Second, giving students enough time to eat seems like an obvious way to ensure they will eat their meals, but this does not always occur in schools. In fact, there are no national standards regarding the length of school lunch periods. Research suggests that providing students with at least a 30 minute lunch period (which translates to roughly 25 minutes of seated time) leads to significant decreases in food waste. Parents can work with their school’s wellness committee to recommend an increase to the lunch period length or prevent policy changes that might make lunch periods shorter. Cities or states can even enact policies to ensure adequate student consumption time for meals.
Lastly, focusing on the palatability of the foods makes a big difference. It won’t come as a surprise to most that kids eat more when they like the taste of a food. When schools collaborate with professional chefs, students eat significantly more of their meals. Parents can work with food service directors and their school wellness committees to create a policy that encourages schools to hire a professional chef when an existing cafeteria staff member retires, or to encourage the school district to work with local chefs to help create new menus items.
It’s almost inevitable that students will occasionally have foods on their trays that go uneaten. “Share tables” can help to solve this: students can swap unwanted school meal items like milk cartons, whole fruits, or bags of baby carrots. Share tables are not only safe and legal, they are also strongly encouraged by the USDA.
What about the perfectly good foods left behind on share tables, or other leftovers from the cafeteria that have not been served to children? This excess food can be donated to charitable organizations such as food banks, pantries, or other food recovery organizations. Donating this food is safe and legal, and is also supported by the USDA. Such donations are also protected from liability under federal law. Schools can work with their local food recovery organization to set up a schedule to pick up leftover food, or can work with a non-profit organization like Food Bus, which has stepped up efforts to address this missed opportunity for food recovery from schools. In order to make it even easier on schools, several states, like California and Indiana, have created documents offering best practices to help schools ensure their share tables and food donations meet the required food safety standards.
Parents can connect with food service directors and wellness committees to set up share tables in the cafeteria or help start a donation program. Resolutions can be passed at school district, city, or state level to help create awareness and encourage food donations, and cities and states can put out guidance that helps schools to comply with state food safety rules when donating their excess food.
What should schools do with the half-eaten foods that can’t be donated? Many of these foods can be easily composted and used in school gardens (edible and decorative) or donated to local farms. Connecticut has created a great resource, which includes the steps and tools needed, as well as creative ideas like incorporating food recycling into the science curriculum and other teaching materials. And in the City of San Francisco, where composting of food waste is required, the city runs a citywide composting program in schools that makes composting a fun challenge for the students.

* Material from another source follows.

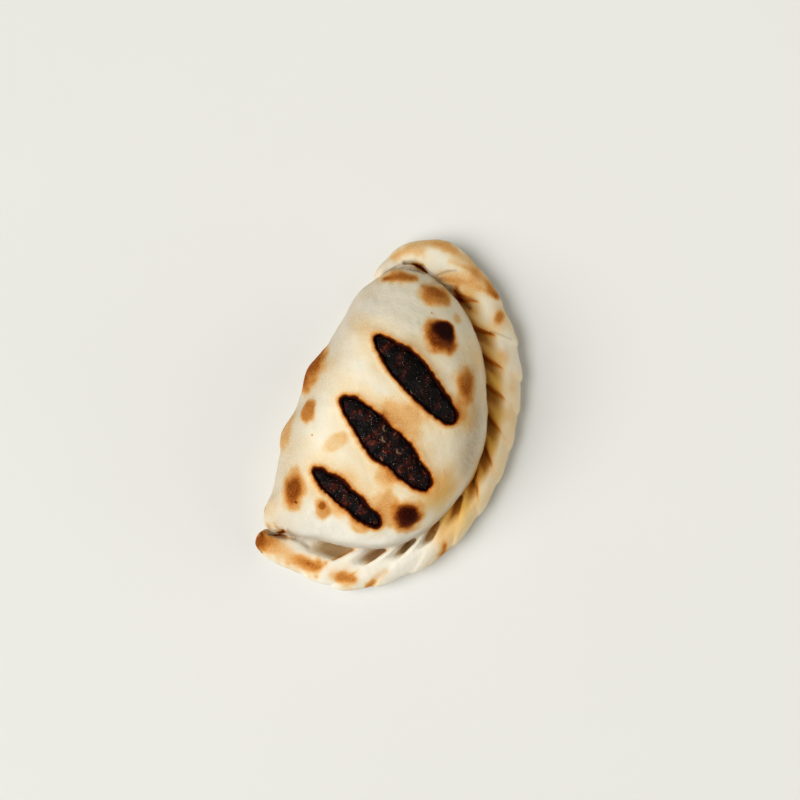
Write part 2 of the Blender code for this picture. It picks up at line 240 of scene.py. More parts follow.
def widest_height(angle):
    """The height at which the pillow is widest."""
    towards_fold = smoothstep((np.sin(angle) + 0.15) / 0.9)
    return WIDEST_AT_RIM + (WIDEST_AT_FOLD - WIDEST_AT_RIM) * towards_fold


def crown_height(x, y):
    """The height of the pillow's crown over plan points."""
    height, length, start = WAVE_ALONG
    swell = height * np.sin(x / length + start)
    height, length, skew = WAVE_ACROSS
    swell = swell + height * np.sin(y / length + x / skew)
    return HEIGHT - HEIGHT_LOSS_AT_ENDS * (x / END_REACH) ** 2 + swell


def pillow_top(x, y, inset=0.0):
    """Height of the pillow's top over plan points; inset is the depth below the dough's face."""
    dx, dy = x - CENTRE[0], y - CENTRE[1]
    angle = np.arctan2(dy, dx)
    share = np.clip(np.hypot(dx, dy) / (pillow_radius(angle) - inset), 0, 1)
    widest = widest_height(angle)
    rise = np.sqrt(1 - share ** (2 / CROWN_ROUNDNESS))
    return widest + (crown_height(x, y) - inset - widest) * rise


def on_pillow(x, y):
    """The point on the pillow's top over a plan point (mm)."""
    return np.array((x * MM, y * MM, pillow_top(x * MM, y * MM)))


def pillow_points(angle, polar, inset=0.0):
    """Points of the pillow. polar runs from 0 at the top to a half turn at the middle beneath."""
    reach = pillow_radius(angle) - inset
    widest = widest_height(angle)
    above = polar <= math.pi / 2
    under = np.clip((polar - math.pi / 2) / (math.pi / 2), 0, 1)
    turn = np.minimum(under / FILLET_SHARE, 1) * math.pi / 2
    share_under = FLAT_SHARE + (1 - FLAT_SHARE) * np.cos(turn)
    share_under *= 1 - np.maximum(under - FILLET_SHARE, 0) / (1 - FILLET_SHARE)
    share = np.where(above, np.sin(polar) ** CROWN_ROUNDNESS, share_under)
    x = CENTRE[0] + reach * share * np.cos(angle)
    y = CENTRE[1] + reach * share * np.sin(angle)
    top = widest + (crown_height(x, y) - inset - widest) * np.cos(polar)
    foot = inset + (widest - inset) * (1 - np.sin(turn))
    return np.stack((x, y, np.where(above, top, foot)), -1)


def raise_blisters(points):
    """The points pushed outwards where a blister swells the dough."""
    count = len(points)
    core = np.stack((0.75 * points[:, 0], np.zeros(count), np.full(count, WIDEST_AT_FOLD / 2)), 1)
    outwards = points - core
    outwards /= np.linalg.norm(outwards, axis=1)[:, None]
    for x, y, radius, rise in BLISTERS:
        nearness = 1 - np.linalg.norm(points - on_pillow(x, y), axis=1) / (1.5 * radius * MM)
        points = points + outwards * (rise * MM * smoothstep(nearness))[:, None]
    return points


def rim_edge():
    """The rim's outer edge from its +X end round to its -X end: distances along it, and angles."""
    angles = np.linspace(RIM_FROM, RIM_TO, EDGE_STEPS)
    reach = rim_radius(angles)
    points = np.stack((reach * np.cos(angles), reach * np.sin(angles)), 1)
    steps = np.linalg.norm(np.diff(points, axis=0), axis=1)
    return np.concatenate(((0,), np.cumsum(steps))), angles


EDGE_DISTANCES, EDGE_ANGLES = rim_edge()
RIM_LENGTH = EDGE_DISTANCES[-1]
PLAIN_END = RIM_LENGTH - PLAIN_START - sum(length for length, _ in PLEATS) * MM - LAST_RISE


def plain_share(distance):
    """1 in the smooth bands at both ends of the rim, 0 in its pleats."""
    start = smoothstep((PLAIN_START + FADE / 2 - distance) / FADE)
    end = smoothstep((distance - RIM_LENGTH + PLAIN_END + FADE / 2) / FADE)
    return start + end


def pleat_rings():
    """Rings along the rim: distances and rises, plain at both ends and pleat after pleat between them."""
    distances = list(np.arange(0.2 * MM, PLAIN_START, RIM_STEP))
    rises = [1.0] * len(distances)
    start = PLAIN_START
    for length, height in PLEATS + ((LAST_RISE / MM, 1.0),):
        profile = PLEAT_SLOPE if length * MM == LAST_RISE else PLEAT_SLOPE + PLEAT_NOSE
        shares, heights = np.array(profile).T
        marks = np.linspace(0, 1, len(shares))
        steps = np.linspace(0, 1, int(1.6 * length * MM / RIM_STEP))
        distances += list(start + length * MM * np.interp(steps, marks, shares))
        rises += list(height * np.interp(steps, marks, heights))
        start += length * MM
    tail = list(np.arange(distances[-1] + RIM_STEP, RIM_LENGTH - 0.1 * MM, RIM_STEP))
    return np.array(distances + tail), np.array(rises + [1.0] * len(tail))


def rim_top(distance, across, rise):
    """Height of the rim's upper face."""
    foot_rise = smoothstep((distance - FOOT_RISES_FROM) / (FOOT_RISES_TO - FOOT_RISES_FROM))
    drop = np.where(across > 0.5, PLEAT_DROP, FOOT_DROP * (1 - foot_rise))
    pleat = PLEAT_TOP - drop * np.minimum(abs(across - 0.5) / 0.5, 1) ** 2
    pocket_to = POCKET_TO + (POCKET_TO_AT_LAST - POCKET_TO) * foot_rise
    closing = smoothstep((across - POCKET_FROM) / (pocket_to - POCKET_FROM))
    pocket = POCKET + (POCKET_FILL * pleat - POCKET) * closing
    pleated = pocket + (pleat - pocket) * rise
    first_half = distance < RIM_LENGTH / 2
    foot = np.where(first_half, START_HOLLOW[0], END_HOLLOW[0])
    width = np.where(first_half, START_HOLLOW[1], END_HOLLOW[1])
    smooth = foot + (PLAIN_TOP - foot) * smoothstep(across / width)
    smooth = smooth - PLEAT_DROP * np.maximum((across - 0.6) / 0.4, 0) ** 2
    return pleated + (smooth - pleated) * plain_share(distance)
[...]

In conclusion, there are a variety of options to reduce the amount of food from schools that winds up in the landfill. Parents can work with schools to determine what they can do to support these efforts. Just remember, school employees have a lot on their plates already! Simple steps like volunteering to help establish new food policies and practices to reduce, recover or recycle food will make a big difference in ensuring a successful school year with less food waste.